### [TASK TO CARRY OUT]
Write out the whole of the material exactly.

————————

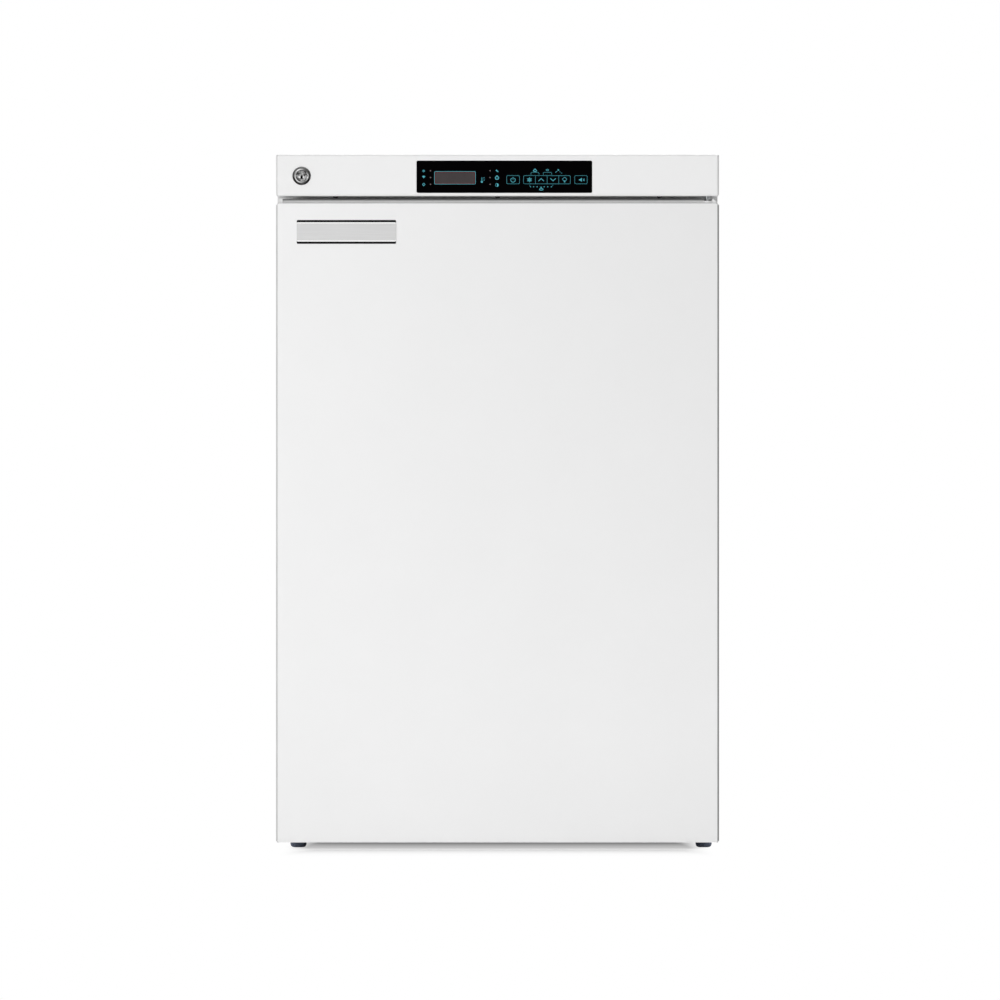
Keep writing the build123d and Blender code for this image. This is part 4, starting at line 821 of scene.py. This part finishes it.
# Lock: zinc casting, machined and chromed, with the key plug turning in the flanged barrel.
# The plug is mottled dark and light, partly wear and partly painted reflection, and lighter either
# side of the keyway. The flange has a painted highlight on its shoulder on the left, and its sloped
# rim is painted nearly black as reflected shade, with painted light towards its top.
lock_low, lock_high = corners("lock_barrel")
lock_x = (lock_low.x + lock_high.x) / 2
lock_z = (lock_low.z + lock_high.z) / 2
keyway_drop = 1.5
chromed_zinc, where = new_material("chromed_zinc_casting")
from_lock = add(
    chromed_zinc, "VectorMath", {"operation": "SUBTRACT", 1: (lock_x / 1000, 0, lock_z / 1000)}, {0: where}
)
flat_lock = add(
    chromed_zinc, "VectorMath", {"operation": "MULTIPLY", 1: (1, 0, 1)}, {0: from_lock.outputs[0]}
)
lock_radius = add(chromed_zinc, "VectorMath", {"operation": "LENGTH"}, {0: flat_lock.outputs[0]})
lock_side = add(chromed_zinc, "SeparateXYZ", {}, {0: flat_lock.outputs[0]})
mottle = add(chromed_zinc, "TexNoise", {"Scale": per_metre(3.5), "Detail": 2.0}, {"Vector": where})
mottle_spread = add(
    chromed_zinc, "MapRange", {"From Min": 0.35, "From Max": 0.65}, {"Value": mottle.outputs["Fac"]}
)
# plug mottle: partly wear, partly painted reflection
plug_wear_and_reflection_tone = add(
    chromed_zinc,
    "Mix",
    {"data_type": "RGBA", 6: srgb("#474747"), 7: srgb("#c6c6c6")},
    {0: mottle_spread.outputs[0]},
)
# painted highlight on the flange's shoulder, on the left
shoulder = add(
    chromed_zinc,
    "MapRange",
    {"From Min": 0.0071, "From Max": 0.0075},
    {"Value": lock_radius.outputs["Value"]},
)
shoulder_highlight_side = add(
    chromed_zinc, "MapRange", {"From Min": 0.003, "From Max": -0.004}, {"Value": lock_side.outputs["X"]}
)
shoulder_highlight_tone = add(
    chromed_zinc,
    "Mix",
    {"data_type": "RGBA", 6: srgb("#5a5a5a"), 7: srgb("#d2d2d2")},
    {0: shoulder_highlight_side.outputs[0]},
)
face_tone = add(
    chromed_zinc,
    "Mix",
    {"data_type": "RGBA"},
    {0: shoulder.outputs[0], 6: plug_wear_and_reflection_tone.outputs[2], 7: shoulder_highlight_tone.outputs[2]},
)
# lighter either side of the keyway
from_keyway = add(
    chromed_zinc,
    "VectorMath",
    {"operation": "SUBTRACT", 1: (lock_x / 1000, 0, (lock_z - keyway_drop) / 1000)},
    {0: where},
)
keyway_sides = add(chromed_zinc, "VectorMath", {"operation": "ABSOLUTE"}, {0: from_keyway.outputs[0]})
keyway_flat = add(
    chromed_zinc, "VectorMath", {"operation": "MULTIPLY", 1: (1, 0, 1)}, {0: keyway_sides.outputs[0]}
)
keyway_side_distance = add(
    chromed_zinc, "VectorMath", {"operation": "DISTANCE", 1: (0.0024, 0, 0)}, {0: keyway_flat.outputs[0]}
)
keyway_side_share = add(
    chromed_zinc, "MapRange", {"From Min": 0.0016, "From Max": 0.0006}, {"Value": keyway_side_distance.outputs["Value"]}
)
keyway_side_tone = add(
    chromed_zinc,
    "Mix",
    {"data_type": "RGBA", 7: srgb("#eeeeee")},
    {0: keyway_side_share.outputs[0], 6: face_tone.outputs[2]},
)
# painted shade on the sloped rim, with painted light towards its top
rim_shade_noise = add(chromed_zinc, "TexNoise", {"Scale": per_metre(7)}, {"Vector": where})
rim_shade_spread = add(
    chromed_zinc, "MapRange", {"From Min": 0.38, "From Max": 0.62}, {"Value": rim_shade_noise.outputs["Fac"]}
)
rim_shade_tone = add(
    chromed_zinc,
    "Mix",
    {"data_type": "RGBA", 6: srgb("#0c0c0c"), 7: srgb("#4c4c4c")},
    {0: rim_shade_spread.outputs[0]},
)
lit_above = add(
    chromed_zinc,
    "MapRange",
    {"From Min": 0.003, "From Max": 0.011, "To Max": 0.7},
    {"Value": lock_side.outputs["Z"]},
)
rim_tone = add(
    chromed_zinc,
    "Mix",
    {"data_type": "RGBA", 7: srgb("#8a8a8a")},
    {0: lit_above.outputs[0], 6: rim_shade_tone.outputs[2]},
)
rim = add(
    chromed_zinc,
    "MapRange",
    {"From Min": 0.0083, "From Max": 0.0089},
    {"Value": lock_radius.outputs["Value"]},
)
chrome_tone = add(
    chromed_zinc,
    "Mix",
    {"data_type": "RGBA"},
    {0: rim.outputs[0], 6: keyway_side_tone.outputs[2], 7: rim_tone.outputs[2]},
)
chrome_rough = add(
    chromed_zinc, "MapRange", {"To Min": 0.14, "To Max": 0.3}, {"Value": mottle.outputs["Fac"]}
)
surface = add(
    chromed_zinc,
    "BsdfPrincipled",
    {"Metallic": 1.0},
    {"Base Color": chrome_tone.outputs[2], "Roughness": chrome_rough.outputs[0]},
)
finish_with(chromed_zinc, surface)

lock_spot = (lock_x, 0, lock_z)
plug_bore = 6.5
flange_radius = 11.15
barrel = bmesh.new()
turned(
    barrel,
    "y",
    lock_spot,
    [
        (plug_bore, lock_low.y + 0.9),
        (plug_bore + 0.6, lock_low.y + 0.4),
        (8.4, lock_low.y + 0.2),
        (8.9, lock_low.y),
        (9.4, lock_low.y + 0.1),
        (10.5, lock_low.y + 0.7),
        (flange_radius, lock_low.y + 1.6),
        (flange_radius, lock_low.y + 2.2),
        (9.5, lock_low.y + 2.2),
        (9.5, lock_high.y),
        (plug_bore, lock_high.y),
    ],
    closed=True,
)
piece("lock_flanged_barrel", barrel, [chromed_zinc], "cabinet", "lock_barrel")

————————

### [COMPLETE RESPONSE]
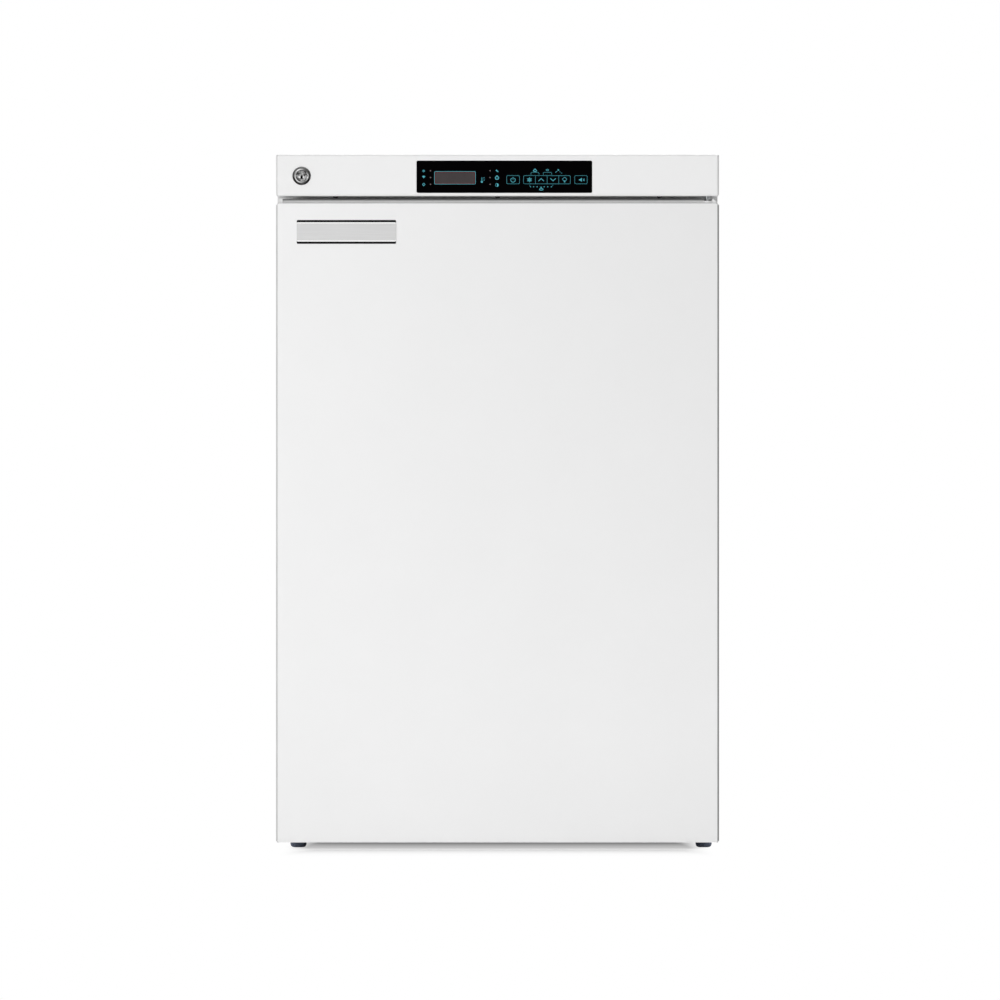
Keep writing the build123d and Blender code for this image. This is part 4, starting at line 821 of scene.py. This part finishes it.
# Lock: zinc casting, machined and chromed, with the key plug turning in the flanged barrel.
# The plug is mottled dark and light, partly wear and partly painted reflection, and lighter either
# side of the keyway. The flange has a painted highlight on its shoulder on the left, and its sloped
# rim is painted nearly black as reflected shade, with painted light towards its top.
lock_low, lock_high = corners("lock_barrel")
lock_x = (lock_low.x + lock_high.x) / 2
lock_z = (lock_low.z + lock_high.z) / 2
keyway_drop = 1.5
chromed_zinc, where = new_material("chromed_zinc_casting")
from_lock = add(
    chromed_zinc, "VectorMath", {"operation": "SUBTRACT", 1: (lock_x / 1000, 0, lock_z / 1000)}, {0: where}
)
flat_lock = add(
    chromed_zinc, "VectorMath", {"operation": "MULTIPLY", 1: (1, 0, 1)}, {0: from_lock.outputs[0]}
)
lock_radius = add(chromed_zinc, "VectorMath", {"operation": "LENGTH"}, {0: flat_lock.outputs[0]})
lock_side = add(chromed_zinc, "SeparateXYZ", {}, {0: flat_lock.outputs[0]})
mottle = add(chromed_zinc, "TexNoise", {"Scale": per_metre(3.5), "Detail": 2.0}, {"Vector": where})
mottle_spread = add(
    chromed_zinc, "MapRange", {"From Min": 0.35, "From Max": 0.65}, {"Value": mottle.outputs["Fac"]}
)
# plug mottle: partly wear, partly painted reflection
plug_wear_and_reflection_tone = add(
    chromed_zinc,
    "Mix",
    {"data_type": "RGBA", 6: srgb("#474747"), 7: srgb("#c6c6c6")},
    {0: mottle_spread.outputs[0]},
)
# painted highlight on the flange's shoulder, on the left
shoulder = add(
    chromed_zinc,
    "MapRange",
    {"From Min": 0.0071, "From Max": 0.0075},
    {"Value": lock_radius.outputs["Value"]},
)
shoulder_highlight_side = add(
    chromed_zinc, "MapRange", {"From Min": 0.003, "From Max": -0.004}, {"Value": lock_side.outputs["X"]}
)
shoulder_highlight_tone = add(
    chromed_zinc,
    "Mix",
    {"data_type": "RGBA", 6: srgb("#5a5a5a"), 7: srgb("#d2d2d2")},
    {0: shoulder_highlight_side.outputs[0]},
)
face_tone = add(
    chromed_zinc,
    "Mix",
    {"data_type": "RGBA"},
    {0: shoulder.outputs[0], 6: plug_wear_and_reflection_tone.outputs[2], 7: shoulder_highlight_tone.outputs[2]},
)
# lighter either side of the keyway
from_keyway = add(
    chromed_zinc,
    "VectorMath",
    {"operation": "SUBTRACT", 1: (lock_x / 1000, 0, (lock_z - keyway_drop) / 1000)},
    {0: where},
)
keyway_sides = add(chromed_zinc, "VectorMath", {"operation": "ABSOLUTE"}, {0: from_keyway.outputs[0]})
keyway_flat = add(
    chromed_zinc, "VectorMath", {"operation": "MULTIPLY", 1: (1, 0, 1)}, {0: keyway_sides.outputs[0]}
)
keyway_side_distance = add(
    chromed_zinc, "VectorMath", {"operation": "DISTANCE", 1: (0.0024, 0, 0)}, {0: keyway_flat.outputs[0]}
)
keyway_side_share = add(
    chromed_zinc, "MapRange", {"From Min": 0.0016, "From Max": 0.0006}, {"Value": keyway_side_distance.outputs["Value"]}
)
keyway_side_tone = add(
    chromed_zinc,
    "Mix",
    {"data_type": "RGBA", 7: srgb("#eeeeee")},
    {0: keyway_side_share.outputs[0], 6: face_tone.outputs[2]},
)
# painted shade on the sloped rim, with painted light towards its top
rim_shade_noise = add(chromed_zinc, "TexNoise", {"Scale": per_metre(7)}, {"Vector": where})
rim_shade_spread = add(
    chromed_zinc, "MapRange", {"From Min": 0.38, "From Max": 0.62}, {"Value": rim_shade_noise.outputs["Fac"]}
)
rim_shade_tone = add(
    chromed_zinc,
    "Mix",
    {"data_type": "RGBA", 6: srgb("#0c0c0c"), 7: srgb("#4c4c4c")},
    {0: rim_shade_spread.outputs[0]},
)
lit_above = add(
    chromed_zinc,
    "MapRange",
    {"From Min": 0.003, "From Max": 0.011, "To Max": 0.7},
    {"Value": lock_side.outputs["Z"]},
)
rim_tone = add(
    chromed_zinc,
    "Mix",
    {"data_type": "RGBA", 7: srgb("#8a8a8a")},
    {0: lit_above.outputs[0], 6: rim_shade_tone.outputs[2]},
)
rim = add(
    chromed_zinc,
    "MapRange",
    {"From Min": 0.0083, "From Max": 0.0089},
    {"Value": lock_radius.outputs["Value"]},
)
chrome_tone = add(
    chromed_zinc,
    "Mix",
    {"data_type": "RGBA"},
    {0: rim.outputs[0], 6: keyway_side_tone.outputs[2], 7: rim_tone.outputs[2]},
)
chrome_rough = add(
    chromed_zinc, "MapRange", {"To Min": 0.14, "To Max": 0.3}, {"Value": mottle.outputs["Fac"]}
)
surface = add(
    chromed_zinc,
    "BsdfPrincipled",
    {"Metallic": 1.0},
    {"Base Color": chrome_tone.outputs[2], "Roughness": chrome_rough.outputs[0]},
)
finish_with(chromed_zinc, surface)

lock_spot = (lock_x, 0, lock_z)
plug_bore = 6.5
flange_radius = 11.15
barrel = bmesh.new()
turned(
    barrel,
    "y",
    lock_spot,
    [
        (plug_bore, lock_low.y + 0.9),
        (plug_bore + 0.6, lock_low.y + 0.4),
        (8.4, lock_low.y + 0.2),
        (8.9, lock_low.y),
        (9.4, lock_low.y + 0.1),
        (10.5, lock_low.y + 0.7),
        (flange_radius, lock_low.y + 1.6),
        (flange_radius, lock_low.y + 2.2),
        (9.5, lock_low.y + 2.2),
        (9.5, lock_high.y),
        (plug_bore, lock_high.y),
    ],
    closed=True,
)
piece("lock_flanged_barrel", barrel, [chromed_zinc], "cabinet", "lock_barrel")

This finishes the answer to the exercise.